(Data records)
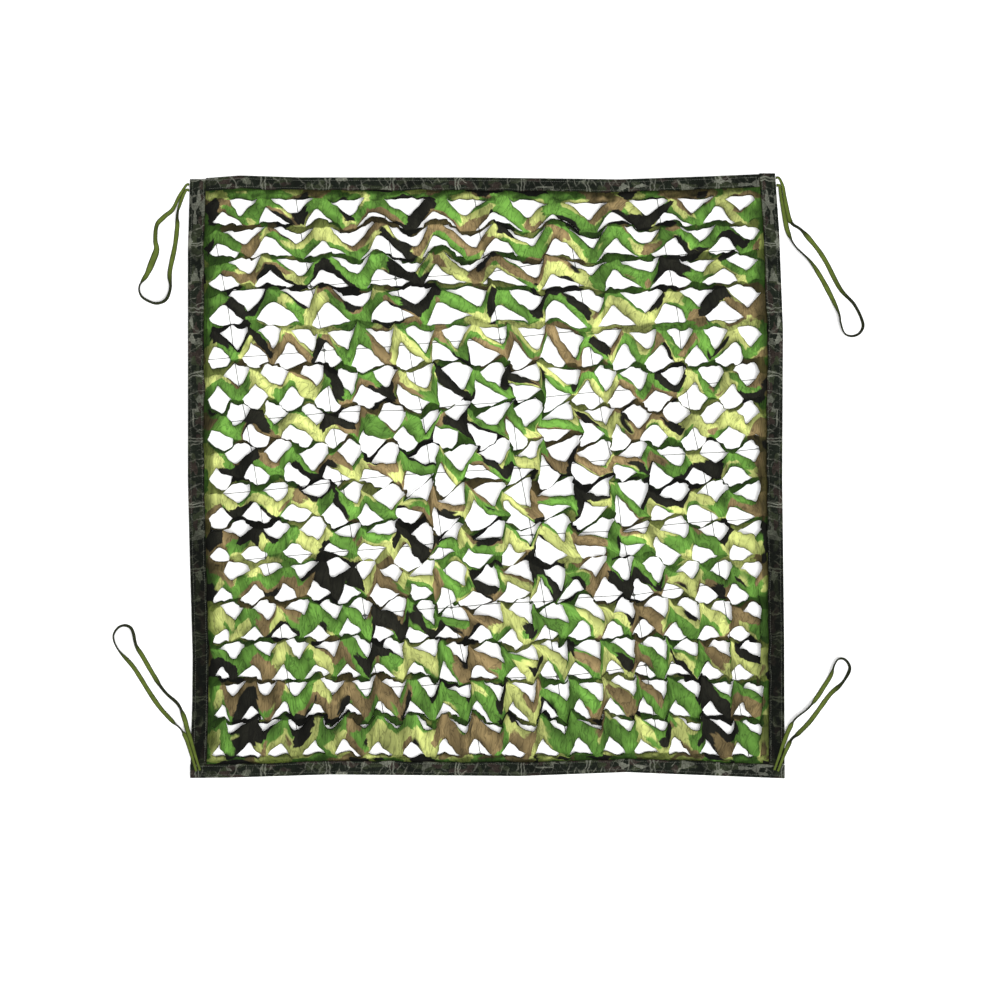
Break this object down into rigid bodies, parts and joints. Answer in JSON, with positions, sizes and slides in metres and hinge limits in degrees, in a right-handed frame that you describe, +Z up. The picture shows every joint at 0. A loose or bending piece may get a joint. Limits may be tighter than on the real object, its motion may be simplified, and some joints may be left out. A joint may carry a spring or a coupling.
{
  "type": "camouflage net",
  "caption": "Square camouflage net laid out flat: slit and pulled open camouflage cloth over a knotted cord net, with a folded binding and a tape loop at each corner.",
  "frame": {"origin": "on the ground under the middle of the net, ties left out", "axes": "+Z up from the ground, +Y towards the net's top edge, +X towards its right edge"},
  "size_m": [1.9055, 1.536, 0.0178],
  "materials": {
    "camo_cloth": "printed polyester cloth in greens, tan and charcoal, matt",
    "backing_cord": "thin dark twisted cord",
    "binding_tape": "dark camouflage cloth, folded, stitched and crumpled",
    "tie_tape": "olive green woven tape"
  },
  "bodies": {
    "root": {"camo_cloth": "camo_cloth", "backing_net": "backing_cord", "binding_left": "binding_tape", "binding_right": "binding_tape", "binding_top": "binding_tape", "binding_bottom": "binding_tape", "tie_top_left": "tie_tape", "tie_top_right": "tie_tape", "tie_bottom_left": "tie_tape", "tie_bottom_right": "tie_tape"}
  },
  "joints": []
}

---

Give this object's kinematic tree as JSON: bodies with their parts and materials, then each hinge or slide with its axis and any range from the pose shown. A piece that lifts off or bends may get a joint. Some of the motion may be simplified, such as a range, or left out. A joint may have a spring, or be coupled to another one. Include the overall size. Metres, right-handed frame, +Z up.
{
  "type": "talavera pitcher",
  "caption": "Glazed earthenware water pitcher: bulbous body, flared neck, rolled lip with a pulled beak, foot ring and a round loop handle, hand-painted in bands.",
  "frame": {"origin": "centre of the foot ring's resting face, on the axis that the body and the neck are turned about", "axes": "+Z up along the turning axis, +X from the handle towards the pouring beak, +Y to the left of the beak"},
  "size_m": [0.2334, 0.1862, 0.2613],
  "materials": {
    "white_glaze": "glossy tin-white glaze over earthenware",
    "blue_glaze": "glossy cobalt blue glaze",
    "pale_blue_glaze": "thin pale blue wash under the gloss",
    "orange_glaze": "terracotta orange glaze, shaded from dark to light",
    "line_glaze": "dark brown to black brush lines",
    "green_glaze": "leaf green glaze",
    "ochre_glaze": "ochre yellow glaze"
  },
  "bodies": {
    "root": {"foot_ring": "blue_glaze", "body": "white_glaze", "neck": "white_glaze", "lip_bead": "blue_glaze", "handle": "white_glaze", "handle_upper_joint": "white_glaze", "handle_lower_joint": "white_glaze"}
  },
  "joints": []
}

Work to do » Please list every line of the records that contains "bodies".

Result of this task »
Break this object down into rigid bodies, parts and joints. Answer in JSON, with positions, sizes and slides in metres and hinge limits in degrees, in a right-handed frame that you describe, +Z up. The picture shows every joint at 0. A loose or bending piece may get a joint. Limits may be tighter than on the real object, its motion may be simplified, and some joints may be left out. A joint may carry a spring or a coupling.
  "bodies": {
Give this object's kinematic tree as JSON: bodies with their parts and materials, then each hinge or slide with its axis and any range from the pose shown. A piece that lifts off or bends may get a joint. Some of the motion may be simplified, such as a range, or left out. A joint may have a spring, or be coupled to another one. Include the overall size. Metres, right-handed frame, +Z up.
  "bodies": {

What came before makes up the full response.